Although the Hennessy African Cypher continues to be an imperative cultural movement for African Hip Hop cats, I have a few concerns of my own. One notable concern was the lack of female representation in this year’s cypher. It was disappointing, especially considering the significant contributions and strides female artists are making in African hip hop across the continent. There are phenomenal women in the African hip hop scene who are not only pushing boundaries but also reshaping the narrative of the genre. Artists like Zulu Mecca, Nyota Parker, SGaWD, Dee Koala, Venusraps, Oriiginelle, Rouge, and Nadia Nakai are just a few examples of the talent that could have been showcased in such a prestigious platform. Their absence highlights a missed opportunity to spotlight the diversity and dynamism that female rappers bring to the African hip hop landscape. I remain optimistic that future editions of the Hennessy Cypher will prioritize inclusivity and provide a platform for more African Queens to shine alongside their male counterparts.Additionally, I was rather disenchanted by the minimal representation of Southern African Hip Hop acts with only one country from Southern Africa being spotlighted i.e., South Africa through Maglera Doe Boy while there was more representation of West African and East African Zones.
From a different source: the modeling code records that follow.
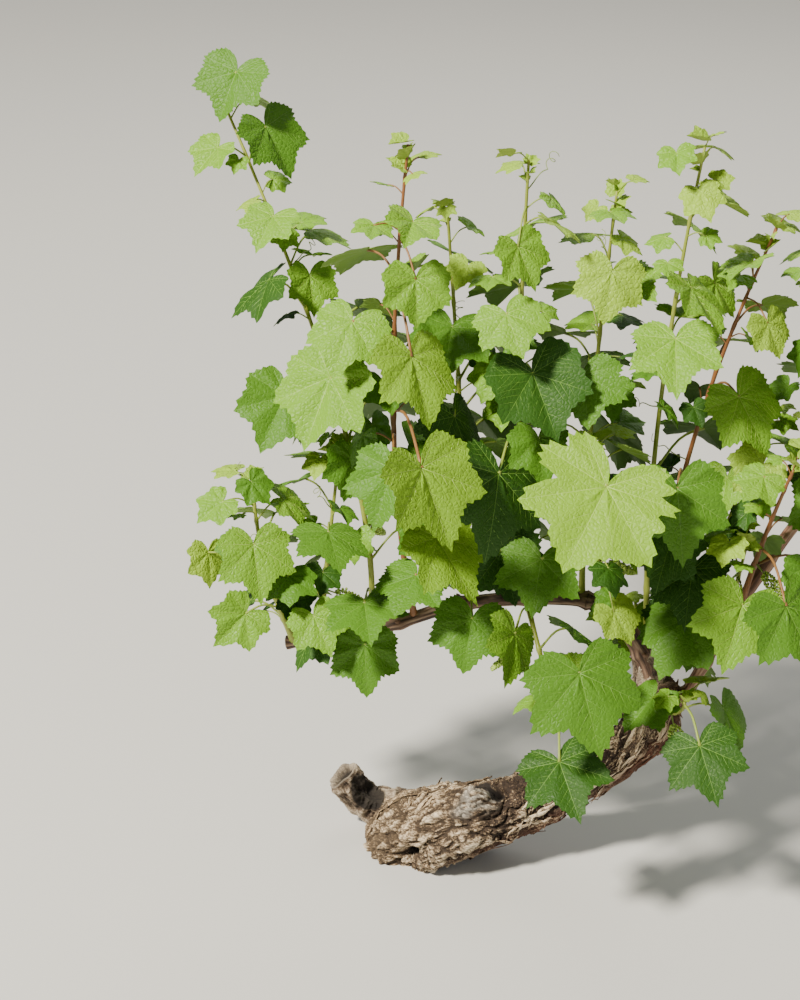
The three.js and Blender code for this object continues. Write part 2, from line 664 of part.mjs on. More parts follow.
// Growing a leaf by the rule: where it leaves the stem, how long its petiole is, and how its blade hangs
function growLeaf(shoot, curve, random, order, spread) {
  const stray = RULE.stray * (random() - 0.5);
  const fraction = Math.min(1, RULE.lowest + ((1 - RULE.lowest) * (order + 0.5)) / shoot.leaves + stray);
  const young = Math.max(0, (fraction - RULE.full) / (1 - RULE.full));
  const size = fraction < RULE.full
    ? RULE.footSize + ((1 - RULE.footSize) * fraction) / RULE.full
    : 1 - RULE.tipLoss * young ** RULE.tipCurve;
  const length = shoot.largest * size * drawn(RULE.size, random);
  const rank = order % 2 === 0 ? -90 : 90;
  const heading = rank + spread * (random() - 0.5);
  const rise = drawn(RULE.rise, random);
  const petiole = RULE.petioleLeast + length * drawn(RULE.petiole, random);
  const root = curve.getPoint(fraction);
  const seat = root.clone().addScaledVector(pointing(heading, rise), petiole);
  return {
    root: root.toArray(),
    seat: seat.toArray(),
    turn: heading + drawn(RULE.swing, random),
    droop: drawn(RULE.droop, random) - RULE.youngLift * young,
    roll: drawn(RULE.roll, random),
    length,
    fold: drawn(RULE.fold, random),
    arch: drawn(RULE.arch, random),
    bend: drawn(RULE.bend, random),
  };
}

// A leaf that shows: as it is given, or a little beside that where it would touch another
function hangShown(shown, curve, random, loose) {
  const jitter = (amount) => 2 * amount * loose * (random() - 0.5);
  const fraction = Math.min(1, Math.max(SHOWN_RULE.lowest, shown.along + jitter(SHOWN_RULE.along)));
  return {
    root: curve.getPoint(fraction).toArray(),
    seat: shown.seat.map((value) => value + jitter(SHOWN_RULE.seat)),
    turn: shown.turn + jitter(SHOWN_RULE.angle),
    droop: shown.droop + jitter(SHOWN_RULE.angle),
    roll: shown.roll + jitter(SHOWN_RULE.angle),
    length: shown.length * (1 - SHOWN_RULE.shrink * loose),
    fold: drawn(SHOWN_RULE.fold, random),
    arch: drawn(SHOWN_RULE.arch, random),
    bend: drawn(SHOWN_RULE.bend, random),
  };
}

// Flower cluster low on the shoot
function growCluster(curve, random) {
  const root = curve.getPoint(drawn(CLUSTER.along, random));
  const heading = 360 * random();
  return { root: root.toArray(), axis: pointing(heading, drawn(CLUSTER.slope, random)).toArray() };
}

function clusterThing(cluster) {
  const start = at(cluster.root).addScaledVector(at(cluster.axis), CLUSTER.stalk + CLUSTER.radius);
  const end = at(cluster.root).addScaledVector(at(cluster.axis), CLUSTER.stalk + CLUSTER.length);
  return thing(along(new THREE.LineCurve3(start, end), 0, 1, LINE_STEP), CLUSTER.radius + GAP.cluster);
}

const withinCrown = (points) => points.every((p) => p.z > LOWEST_LEAF && Math.abs(p.y) < DEEPEST_LEAF);

// Every leaf and cluster of the crown: the shown leaves first, largest first, then the rest shoot by shoot
function growCrown() {
  const taken = limbThings();
  const free = (things) => things.every((item) => taken.every((other) => clear(item, other)));
  const grown = SHOOTS.map((shoot) => ({ shoot, curve: stemCurve(shoot), leaves: [], clusters: [] }));
  for (const { curve } of grown) {
    taken.push(thing(along(curve, STEM_FREE, 1, LINE_STEP), STEM.foot + GAP.stem));
  }
  const shownLeaves = grown.flatMap((row) => (SHOWN[row.shoot.name] ?? []).map((shown) => ({ row, shown })));
  for (const { row, shown } of shownLeaves.sort((a, b) => b.shown.length - a.shown.length)) {
    const random = draws(Math.round(1000 * shown.length + shown.seat[2]));
    for (let attempt = 0; attempt < SHOWN_RULE.tries; attempt += 1) {
      const leaf = hangShown(shown, row.curve, random, attempt / SHOWN_RULE.tries);
      const things = leafThings(leaf);
      if (!free(things)) continue;
      row.leaves.push(leaf);
      taken.push(...things);
      break;
    }
  }
  for (const row of grown) {
    const random = draws(row.shoot.seed);
    for (let order = 0; order < row.shoot.leaves; order += 1) {
      for (let attempt = 0; attempt < RULE.tries; attempt += 1) {
        const leaf = growLeaf(row.shoot, row.curve, random, order, RULE.spread + RULE.widen * attempt);
        const things = leafThings(leaf);
        if (!withinCrown(things[0].points) || !free(things)) continue;
        row.leaves.push(leaf);
        taken.push(...things);
        break;
      }
    }
    for (let attempt = 0; attempt < RULE.tries && row.clusters.length < 1; attempt += 1) {
      const cluster = growCluster(row.curve, random);
      const item = clusterThing(cluster);
      if (!withinCrown(item.points) || !free([item])) continue;
      row.clusters.push(cluster);
      taken.push(item);
    }
  }
  return grown;
}

const crown = growCrown();

// Putting the vine together
const vine = new THREE.Group();

function addMesh(name, body, look) {
  const mesh = new THREE.Mesh(geometryOf(body), new THREE.MeshStandardMaterial(look));
  mesh.name = name;
  vine.add(mesh);
}

const trunkGrown = trunkSkin(CLEARANCE);
addMesh("trunk", cutAtGround(trunkSkin(0)), BARK);
addMesh("dead_stub", cutAtGround(roughSkin(STUB, 0)).subtract(trunkGrown), DEAD_WOOD);
const leftArmGrown = caneSkin(LIMBS.left_arm, CLEARANCE);
const rightCaneGrown = caneSkin(LIMBS.right_cane, CLEARANCE);
const spur = roughSkin(SPUR, 0).subtract(trunkGrown).subtract(leftArmGrown).subtract(rightCaneGrown);
addMesh("head_spur", spur, DEAD_WOOD);
addMesh("left_arm", caneSkin(LIMBS.left_arm, 0).subtract(trunkGrown), CANE_BARK);
addMesh("left_cane", caneSkin(LIMBS.left_cane, 0), CANE_BARK);
addMesh("right_cane", caneSkin(LIMBS.right_cane, 0).subtract(trunkGrown), CANE_BARK);
addMesh("right_arch", caneSkin(LIMBS.right_arch, 0), CANE_BARK);

const limbsGrown = [
  trunkGrown,
  roughSkin(SPUR, CLEARANCE),
  ...Object.values(LIMBS).map((limb) => caneSkin(limb, CLEARANCE)),
];

crown.forEach((row, order) => {
  let mass = stemSkin(row.curve);
  for (const leaf of row.leaves) mass = mass.add(leafSkin(leaf));
  for (const cluster of row.clusters) mass = mass.add(clusterSkin(cluster));
  for (const limb of limbsGrown) mass = mass.subtract(limb);
  const green = SHOOT_GREENS[order % SHOOT_GREENS.length];
  addMesh(row.shoot.name, withoutScraps(mass), { color: green, ...LEAF_FINISH });
});

export default vine;
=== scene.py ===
# %% [markdown]
# # A grapevine in late spring
# An old vine trained low: a leaning trunk with shaggy bark, a cane laid out to each side, and leafy
# shoots that stand up from the canes. The frame holds plain solids for all of it. This lesson puts
# barked wood and real leaves in their place, in the same space, with shapes worked out by numpy.

# %% Load the frame
import math

import bpy
import numpy as np
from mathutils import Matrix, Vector


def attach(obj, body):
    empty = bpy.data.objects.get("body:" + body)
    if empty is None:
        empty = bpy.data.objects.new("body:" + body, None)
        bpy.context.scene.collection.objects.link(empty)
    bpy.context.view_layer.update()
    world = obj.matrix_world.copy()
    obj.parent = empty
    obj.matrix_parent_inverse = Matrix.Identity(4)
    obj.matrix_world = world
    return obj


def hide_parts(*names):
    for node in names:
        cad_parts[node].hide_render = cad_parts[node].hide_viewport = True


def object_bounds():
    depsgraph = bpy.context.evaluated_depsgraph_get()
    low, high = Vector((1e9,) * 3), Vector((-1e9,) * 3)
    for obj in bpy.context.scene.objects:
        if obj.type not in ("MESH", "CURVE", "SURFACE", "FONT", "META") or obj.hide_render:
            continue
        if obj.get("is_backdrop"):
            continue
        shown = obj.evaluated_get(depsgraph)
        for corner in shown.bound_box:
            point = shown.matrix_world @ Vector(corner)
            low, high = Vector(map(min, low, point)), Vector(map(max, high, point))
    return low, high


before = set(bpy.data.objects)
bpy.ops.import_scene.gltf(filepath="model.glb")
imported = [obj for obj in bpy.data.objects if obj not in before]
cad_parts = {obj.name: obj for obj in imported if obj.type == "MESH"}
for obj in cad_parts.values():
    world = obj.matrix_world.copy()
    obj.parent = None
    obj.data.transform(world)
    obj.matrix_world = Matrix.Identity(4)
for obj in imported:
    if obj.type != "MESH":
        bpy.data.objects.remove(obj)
bpy.context.view_layer.update()
cad_box = [list(corner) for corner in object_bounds()]
MM = 0.001
TURN = 2 * math.pi
print("frame nodes:", len(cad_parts), "box in metres:", np.round(cad_box, 3).tolist())

# %% [markdown]
# ## Names for sizes
# Sizes that belong together sit under one name, each with a name of its own, so a formula can be
# read aloud. A table gives the names of its columns once.

# %% Named values
class Sizes(dict):
    """Named values: with sizes = Sizes(width=3), sizes.width is 3."""
    __getattr__ = dict.__getitem__
    __setattr__ = dict.__setitem__


def table(names, *rows):
    """A list of Sizes, one for each row of numbers, all with the same names."""
    return [Sizes(zip(names.split(), row)) for row in rows]

# %% [markdown]
# ## From arrays to a mesh
# Every piece here is a surface on a grid: rows run along a limb or out from a leaf's middle, columns
# run round it. One helper hands the finished arrays to Blender in whole lists, which is far quicker
# than adding points one by one, and it gives each corner a place on a flat map where one is wanted.

# %% Mesh helpers
def quads_of(table):
    """Quads of a table of point numbers, rows by columns; the columns close into a ring."""
    beside = np.roll(table, -1, axis=1)
    return np.stack([table[:-1], beside[:-1], beside[1:], table[1:]], -1).reshape(-1, 4)


def fan(centre, first, columns, outward):
    """Triangles from a middle point to the ring that starts at number `first`."""
    here = first + np.arange(columns)
    beside = np.roll(here, -1)
    middle = np.full(columns, centre)
    return np.stack([middle, here, beside] if outward else [middle, beside, here], -1)


def tube_faces(rings, sides):
    """Quads of a tube's wall and the fans of its ends, whose middle points come after the rings."""
    size = rings * sides
    caps = [fan(size, 0, sides, False), fan(size + 1, size - sides, sides, True)]
    return quads_of(np.arange(size).reshape(rings, sides)), np.vstack(caps)


def repeat_faces(faces, count, points_each):
    """The same faces for each of several equal blocks of points."""
    return (faces[None] + (np.arange(count) * points_each)[:, None, None]).reshape(-1, faces.shape[1])


def joined(blocks):
    """Stacks (points, quads, triangles) blocks into one, shifting the face numbers."""
    starts = np.cumsum([0] + [len(points) for points, _, _ in blocks])
    points, quads, triangles = zip(*blocks)
    return (np.vstack(points), np.vstack([faces + start for faces, start in zip(quads, starts)]),
            np.vstack([faces + start for faces, start in zip(triangles, starts)]))


def placed(name, data, location=(0, 0, 0), rotation=(0, 0, 0)):
    """A new object in the scene; a finished piece stays at the origin, unturned."""
    item = bpy.data.objects.new(name, data)
    item.location = location
    item.rotation_euler = rotation
    bpy.context.scene.collection.objects.link(item)
    return item


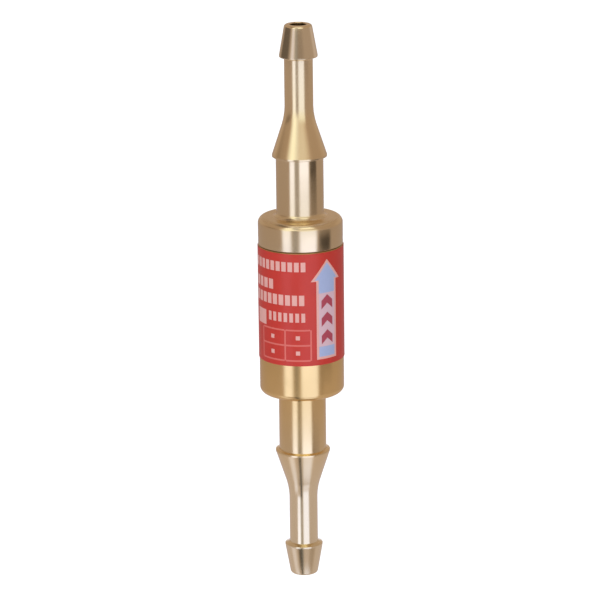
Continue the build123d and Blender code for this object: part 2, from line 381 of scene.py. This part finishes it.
def mottled(name, tone, shade, grain, depth, roughness, **values):
    """Shared build of the plainer finishes: two close tones and a fine bump from one noise."""
    material, tree, shader = start_material(name, Roughness=roughness, **values)
    place = node(tree, "ShaderNodeTexCoord").outputs["Object"]
    grains = node(
        tree,
        "ShaderNodeTexNoise",
        {"Vector": place, "Scale": per_size(grain), "Detail": 3.0},
    ).outputs["Fac"]
    tones = blend(tree, grains, tone, shade)
    drive(tree, shader, Base_Color=tones, Normal=bumped(tree, grains, depth, 0.4))
    return material


def polyester_film(name, tone):
    """Polyester label film, gloss laminated: even red, soft sheen, faint waves from pressing it on."""
    return mottled(name, tone, [v * 0.9 for v in tone], 2.5, 0.004, 0.34, Specular_IOR_Level=0.3)


def printed_ink(name, tone):
    """Screen-printed ink under laminate: solid colour with slightly uneven cover."""
    return mottled(name, tone, [v * 0.92 for v in tone], 0.6, 0.001, 0.36, Specular_IOR_Level=0.3)


def moulded_nitrile(name):
    """Nitrile rubber, compression moulded: near black, matt with a slight oily sheen."""
    return mottled(name, hex_to_linear("1C1C1E"), hex_to_linear("26262A"), 0.4, 0.004, 0.52)


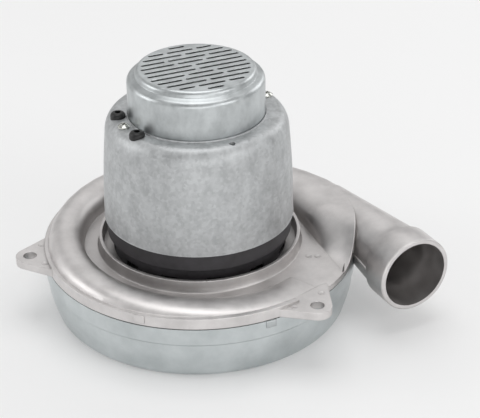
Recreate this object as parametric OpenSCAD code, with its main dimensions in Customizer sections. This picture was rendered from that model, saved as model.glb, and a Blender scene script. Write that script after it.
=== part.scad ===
// Vacuum motor unit: a drawn fan shell under a die-cast scroll with a round discharge horn,
// and a two-pole brush motor under a drawn cover with a slotted vent cap.
// Z runs up the motor axis and z = 0 is the flat face round the intake eye. Millimetres.

/* [Fan shell] */
// Outer radius of the shell at its rim
shell_r = 106.5; // [105:0.5:109]
// Height of the seam between the shell and the casting
seam_z = 41.1; // [41:0.1:44]
// Sheet thickness of the shell
shell_wall = 1.3; // [1:0.1:1.6]
// Height of the outside step that seats the diffuser
step_z = 28; // [27:0.5:29]
// How much the shell widens at the step
step_w = 0.8; // [0.4:0.1:1.2]
// How much the wall draws in from the step down to the corner
shell_draw = 5; // [3:0.5:6]
// Radius of the bottom corner
shell_corner = 6.5; // [5:0.5:8]
// Radius of the intake eye
eye_r = 38; // [34:0.5:40]
// Height of the turned-in lip round the eye
eye_lip = 4.2; // [3:0.1:4.6]
// Open gap at the seam
seam_gap = 0.6; // [0.3:0.1:0.9]

/* [Fan stages] */
// Radius of both impellers
impeller_r = 89; // [84:0.5:92]
// Thickness of an impeller's back plate
back_t = 1.2; // [1:0.1:1.5]
// Thickness of an impeller's front shroud
shroud_t = 0.9; // [0.8:0.1:1.2]
// Height of the blades at the tip
blade_h = 7.2; // [6:0.1:7.5]
// How much higher the blades are at the eye
shroud_rise = 2.2; // [1.5:0.1:2.5]
// Number of blades on an impeller
blade_n = 7; // [5:1:8]
// Blade thickness
blade_t = 1; // [0.8:0.1:1.3]
// Running gap over the upper impeller
fan_gap = 1.6; // [1.2:0.1:2]
// Running gap between an impeller and the diffuser
diffuser_gap = 1.3; // [1:0.1:1.6]
// Thickness of the diffuser's plates
diffuser_t = 1.1; // [0.9:0.1:1.3]
// Height of the diffuser's return vanes
vane_h = 6; // [5:0.1:6.4]
// Number of return vanes
vane_n = 10; // [8:1:12]
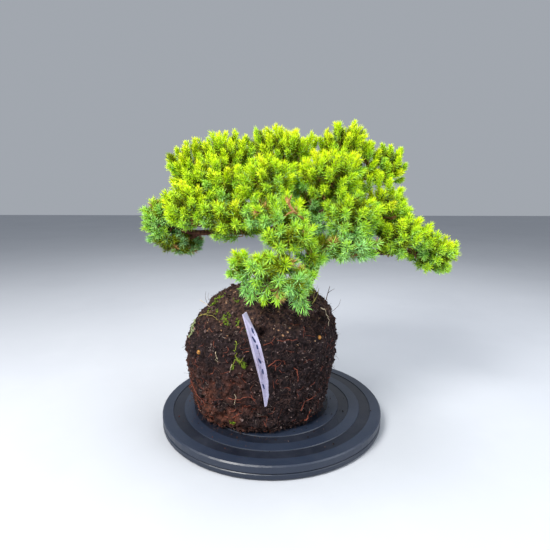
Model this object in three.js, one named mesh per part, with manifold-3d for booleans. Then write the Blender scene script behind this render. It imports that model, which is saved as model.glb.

I powerfully believe that the Hennessy team should take into consideration other Southern African countries such as Zimbabwe,Botswana, Eswatini and Mozambique just to name a few as these countries also have dynamic hip hop scenes. I believe that the inclusion and spotlighting of rappers from these countries in the near future will give Hennessy the cultural diversity needed and holistically showcase the vibrant hip hop scene in Africa.